SÃO PAULO – O desemprego deverá ser um dos pontos centrais nos debates das eleições presidenciais de 2010, avaliam cientistas políticos. Se não há incertezas em relação ao crescimento do desemprego nos próximos meses, a dúvida reside na percepção da população sobre a quem cabe a responsabilidade desses resultados ruins.
Independentemente do fato de a crise ter sido gerada nos países desenvolvidos, para o sociólogo e cientista político Carlos Melo, do Ibmec São Paulo, a responsabilidade pelo avanço do desemprego recairá sobre a administração do presidente Luiz Inácio Lula da Silva e, consequentemente, sobre a candidatura do governo federal, provavelmente personificada pela ministra-chefe da Casa Civil, Dilma Rousseff.
“A ministra Dilma não só é do governo, como é das pessoas mais importantes do governo. Hoje é certamente o segundo nome do governo em termos de importância política e poder.”
A opinião é compartilhada pelo cientista político e integrante do Movimento Voto Consciente Humberto Dantas. “A Dilma é uma candidata absolutamente associada ao governo”, apontou.

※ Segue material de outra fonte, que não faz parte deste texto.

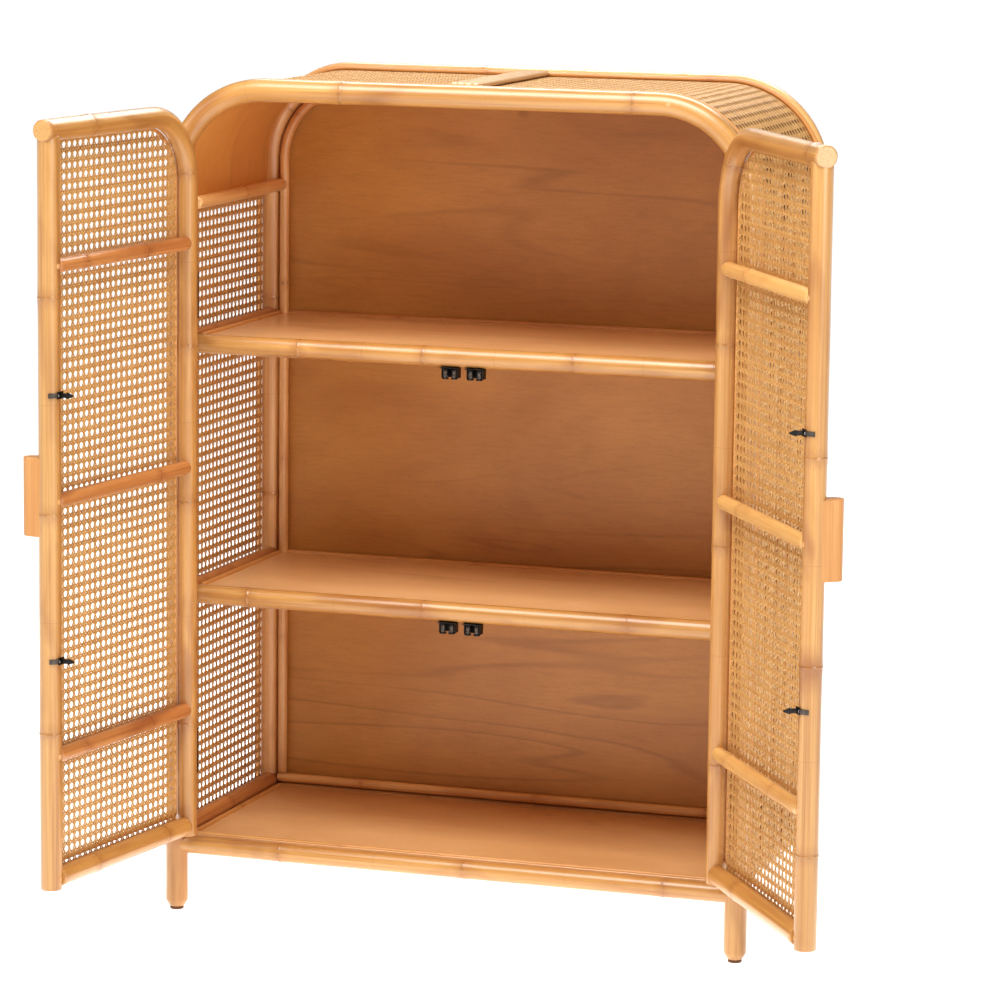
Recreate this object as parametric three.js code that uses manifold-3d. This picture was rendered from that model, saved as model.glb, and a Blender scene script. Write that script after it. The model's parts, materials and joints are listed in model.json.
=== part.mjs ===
// Rattan shoe cabinet: two bent-pole arches joined by rails, three boards, a plywood back,
// a bent plywood liner under the top, cane webbing over the sides and top, and two
// cane-filled doors on butt hinges. Millimetres, +Z up, the front faces -Y.
// The cabinet is drawn symmetric about X = 0 with the front arch in the plane Y = 0, and the
// whole group is then moved so that the origin is the middle of the front left glide's sole.
import * as THREE from 'three';
import { mergeVertices } from 'three/addons/utils/BufferGeometryUtils.js';
import Module from 'manifold-3d';

const wasm = await Module();
wasm.setup();

// ---- driving dimensions ----
const CLEAR = 0.3; // air between neighbouring pieces
const LAP = 0.4; // overlap of shapes that are joined into one piece
const OVERCUT = 1; // how far a cutting shape reaches past a face
const HALF_WIDTH = 383.5; // cabinet middle to leg axis
const DEPTH = 333; // front arch axis to rear arch axis
const POLE_R = 14.5; // arch poles
const ARCH_TOP = 1085.5; // axis height of the front arch's top
const REAR_ARCH_RISE = 4; // the rear arch stands this much taller
const ARCH_CORNER_R = 119; // bend radius of the arch axis
const CORNER_STEPS = 8; // facets of a bent pole's corner
const BAND_STEPS = 10; // facets of a bent sheet's corner

const LEG_END = 4.2; // bottom of the wooden leg
const LEG_TAPER = 8; // height of the tapered leg end
const LEG_END_R = 10;
const GLIDE_R = 9;
const GLIDE_THICK = 3.9;
const NAIL_R = 1.5;
const NAIL_LENGTH = 16;
const NAIL_POINT = 3;
const GLIDE_CHAMFER = 1;
const LEG_TOOL_Z = [-10, 960]; // straight stretch of the legs that their neighbours are cut by

const BOTTOM_RAIL_R = 11.7;
const BOTTOM_RAIL_Z = 88;
const SIDE_RAIL_R = 11;
const SIDE_RAIL_INSET = 5; // rail ends, inside the arch planes
const BOTTOM_SIDE_Z = 108;
const SHELF_POLE_R = 12.6;
const SHELF_POLE_Y = 30;
const SHELF_POLE_HALF = 374; // half the length of a shelf's front pole
const LOWER_SHELF_Z = 419.5; // axis of the lower shelf's front pole
const UPPER_SHELF_Z = 751;
const SIDE_RAIL_LIFT = 5.5; // side rails lie this much above the shelf pole axis
const TOP_RAIL_R = 8.5;
const TOP_RAIL_X = 364;
const TOP_RAIL_Z = 936;
const TOP_RAIL_AIR = 1; // top side rails to the front legs

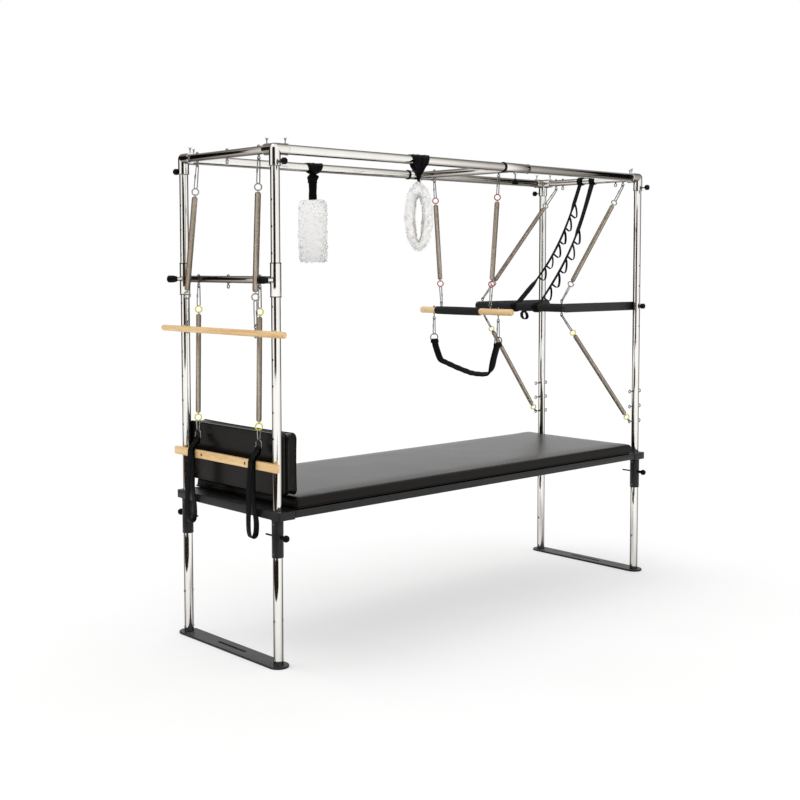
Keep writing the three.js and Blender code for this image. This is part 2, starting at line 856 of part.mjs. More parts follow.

Mesmo que o desemprego se concentre no Estado de São Paulo, governado pelo presidenciável tucano José Serra, não haverá uma partilha da culpa entre o governo federal e o estadual. Para Melo, a população tem clareza de que política econômica é responsabilidade do governo federal, embora a ação dos governos estaduais possa ser importante neste momento. Neste cenário, o sociólogo da Ibmec acredita que Serra ficará numa situação “conveniente”. “O ônus tende a ficar todo com o governo federal, e o bônus de ter feito algo, de ter tentado combater com os recursos de que dispõe, como as obras que Serra tem prometido, fica com ele.”
A despeito desse fato, Humberto Dantas avalia que o debate tem tudo para ficar pesado. Ele acredita que o governo federal não ficará parado e tentará culpar o governo de São Paulo pelo aumento do desemprego no estado. “O aumento do desemprego em São Paulo não pode ser vinculado ao Serra, mas certamente este será um dos pontos que farão parte do discurso da candidatura do governo federal”, pontuou.
A favor do governo federal estão a gestão econômica e o poder “assustador” de comunicação de Lula, que explicam seus altos índices de aprovação. Para Dantas, o governo federal tem muito mais facilidade do que a oposição para transmitir à população os efeitos da crise sobre o País, o que dificulta um debate técnico.
Por outro lado, se a oposição não tem, nos quadros de PSDB e DEM, um candidato que detenha o “discurso da simplicidade”, o aumento do desemprego facilita o trabalho de tucanos e democratas. “A oposição teria aí uma bandeira bastante popular para empunhar”, pontuou Melo.
Mercado de trabalho
O desempenho do mercado de trabalho promete ser um desafio para a popularidade de Lula. Analistas avaliam que a taxa de desemprego e a informalidade tendem a prosseguir em elevação, ainda que os efeitos da recessão em curso não sejam tão devastadores como em 2003. O consenso é que o cenário favorável do ano passado foi deixado definitivamente para trás no governo atual.
“O ano de 2008 pode ter sido o ano de ouro do emprego e da renda no governo Lula”, observa o economista-chefe da MB Associados, Sérgio Vale.
“Vai haver aumento da informalidade e do desemprego”, acrescenta o professor e economista da Pontifícia Universidade Católica do Rio de Janeiro (PUC-Rio) e da Opus Gestão de Recursos, José Márcio Camargo.
Ariadne Vitoriano, analista da Tendências Consultoria, acredita que os dados do mercado de trabalho serão “muito ruins” no primeiro trimestre deste ano, deixando “resquícios” para o segundo trimestre, mas, apesar da perspectiva de desaceleração dos bons resultados do ano passado, os efeitos da crise “não devem ser tão devastadores” como os observados em 2003.
No primeiro ano do governo Lula, a taxa de desemprego disparou, a informalidade aumentou e a renda caiu significativamente. Na divulgação dos dados do mercado de trabalho de janeiro de 2009, o gerente da pesquisa mensal de emprego do IBGE, Cimar Azeredo, chegou a comparar o cenário atual com 2003 e assinalou que nem mesmo naquele momento recessivo houve um salto tão forte na taxa de desemprego quanto o de janeiro deste ano.
O alerta é para o perigo de que o governo, temendo os impactos da crise no mercado de trabalho e, em consequência, na avaliação presidencial, possa tomar medidas “inadequadas, como a de aumentar o seguro-desemprego para alguns setores apenas”.